• _WHAT THE EXERCISE ASKS_
Below are some records. Reproduce them exactly from their first line through the line with "follow a surface.", inclusive.

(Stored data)
= = =
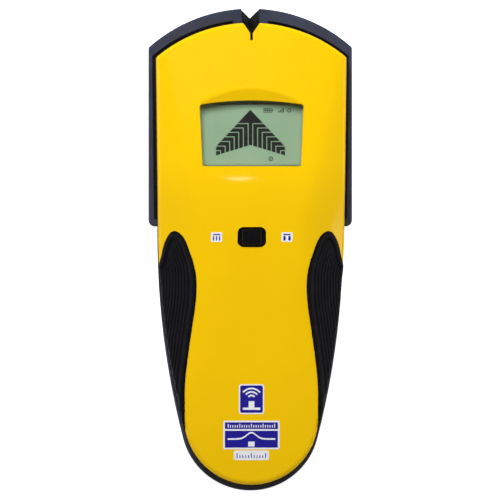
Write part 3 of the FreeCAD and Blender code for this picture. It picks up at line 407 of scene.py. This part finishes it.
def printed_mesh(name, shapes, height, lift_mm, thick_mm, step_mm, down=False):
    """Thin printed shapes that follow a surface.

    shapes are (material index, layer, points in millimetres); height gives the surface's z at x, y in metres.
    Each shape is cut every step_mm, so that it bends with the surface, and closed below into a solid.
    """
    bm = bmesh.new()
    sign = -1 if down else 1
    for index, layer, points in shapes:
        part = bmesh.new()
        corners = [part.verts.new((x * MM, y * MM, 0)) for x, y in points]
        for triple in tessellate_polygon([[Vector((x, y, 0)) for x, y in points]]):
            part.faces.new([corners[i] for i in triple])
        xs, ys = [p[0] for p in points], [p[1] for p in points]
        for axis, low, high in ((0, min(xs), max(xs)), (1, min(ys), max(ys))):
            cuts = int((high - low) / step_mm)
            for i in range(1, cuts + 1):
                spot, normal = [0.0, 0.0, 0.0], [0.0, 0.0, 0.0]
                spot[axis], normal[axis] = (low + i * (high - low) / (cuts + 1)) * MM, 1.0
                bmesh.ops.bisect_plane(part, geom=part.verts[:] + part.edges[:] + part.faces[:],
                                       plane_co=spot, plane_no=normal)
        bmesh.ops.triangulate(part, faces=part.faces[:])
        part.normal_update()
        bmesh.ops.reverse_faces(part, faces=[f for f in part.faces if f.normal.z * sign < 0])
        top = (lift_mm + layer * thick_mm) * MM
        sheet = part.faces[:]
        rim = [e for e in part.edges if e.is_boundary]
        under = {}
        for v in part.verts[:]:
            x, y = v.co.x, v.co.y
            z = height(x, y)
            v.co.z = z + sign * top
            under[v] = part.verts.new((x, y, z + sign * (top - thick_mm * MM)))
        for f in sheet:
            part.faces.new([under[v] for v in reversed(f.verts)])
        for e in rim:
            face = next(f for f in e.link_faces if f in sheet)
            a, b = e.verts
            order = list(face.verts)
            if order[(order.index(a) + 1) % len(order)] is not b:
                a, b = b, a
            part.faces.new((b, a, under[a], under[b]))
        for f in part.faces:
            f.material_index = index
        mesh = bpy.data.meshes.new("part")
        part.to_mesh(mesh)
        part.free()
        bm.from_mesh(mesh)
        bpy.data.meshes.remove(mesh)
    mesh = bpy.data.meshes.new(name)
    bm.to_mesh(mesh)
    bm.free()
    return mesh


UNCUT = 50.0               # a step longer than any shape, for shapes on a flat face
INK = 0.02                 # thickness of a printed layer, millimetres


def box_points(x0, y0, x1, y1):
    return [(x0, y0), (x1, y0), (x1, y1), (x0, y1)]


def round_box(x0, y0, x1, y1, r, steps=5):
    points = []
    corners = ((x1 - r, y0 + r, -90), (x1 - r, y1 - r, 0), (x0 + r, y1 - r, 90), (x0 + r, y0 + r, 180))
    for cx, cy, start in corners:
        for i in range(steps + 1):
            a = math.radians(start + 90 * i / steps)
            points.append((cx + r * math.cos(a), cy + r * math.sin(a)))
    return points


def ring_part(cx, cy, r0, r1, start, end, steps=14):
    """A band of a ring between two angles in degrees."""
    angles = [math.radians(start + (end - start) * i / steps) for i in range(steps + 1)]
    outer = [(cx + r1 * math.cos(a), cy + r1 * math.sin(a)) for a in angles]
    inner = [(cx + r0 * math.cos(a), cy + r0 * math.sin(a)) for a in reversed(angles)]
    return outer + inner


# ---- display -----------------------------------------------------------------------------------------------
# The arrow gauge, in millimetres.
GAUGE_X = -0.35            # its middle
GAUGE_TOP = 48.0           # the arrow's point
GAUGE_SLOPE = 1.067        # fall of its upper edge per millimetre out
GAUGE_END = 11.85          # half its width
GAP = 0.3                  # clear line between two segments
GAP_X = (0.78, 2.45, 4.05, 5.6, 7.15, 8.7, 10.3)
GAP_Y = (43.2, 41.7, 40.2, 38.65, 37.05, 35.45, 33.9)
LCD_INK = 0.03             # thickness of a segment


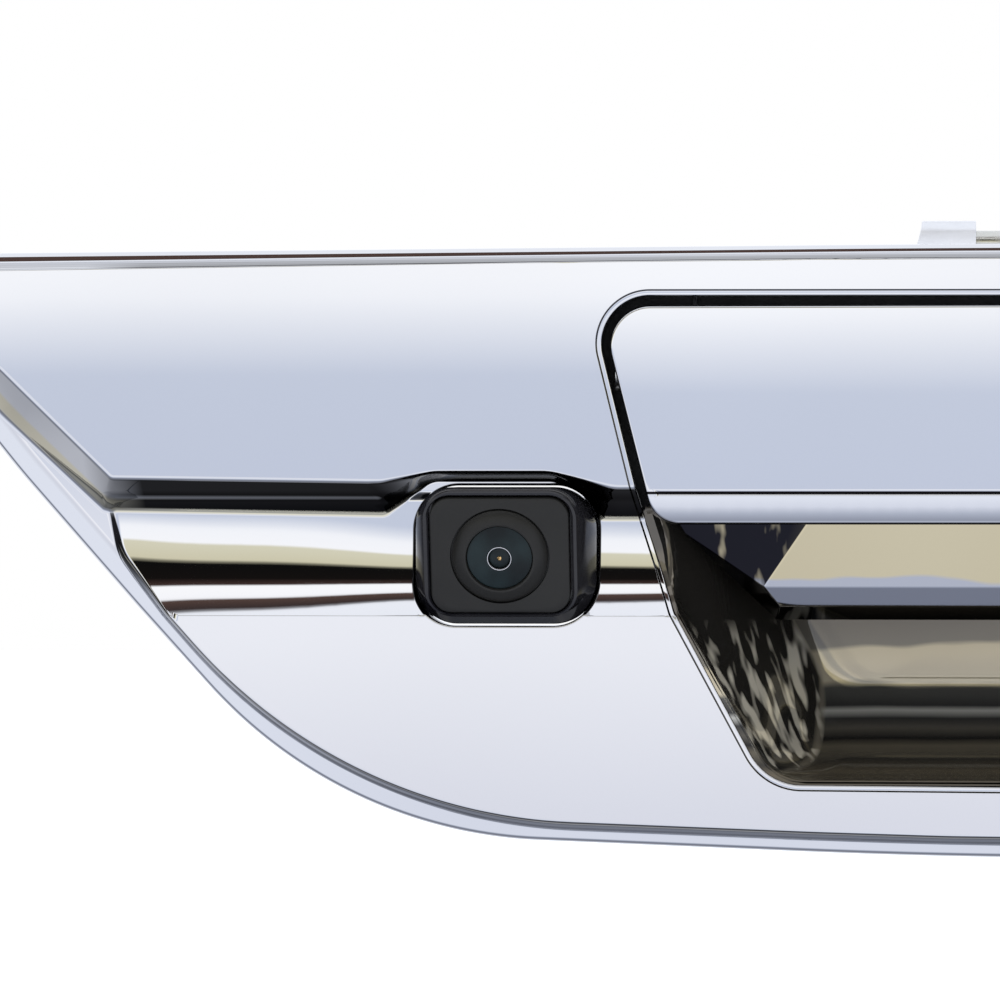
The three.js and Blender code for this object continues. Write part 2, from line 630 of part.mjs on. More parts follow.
= = =
• _SOLUTION_
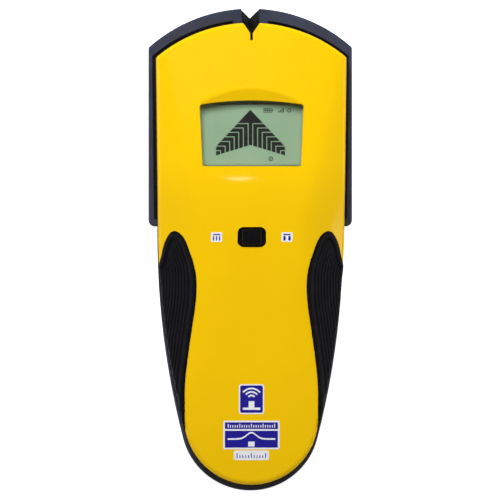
Write part 3 of the FreeCAD and Blender code for this picture. It picks up at line 407 of scene.py. This part finishes it.
def printed_mesh(name, shapes, height, lift_mm, thick_mm, step_mm, down=False):
    """Thin printed shapes that follow a surface.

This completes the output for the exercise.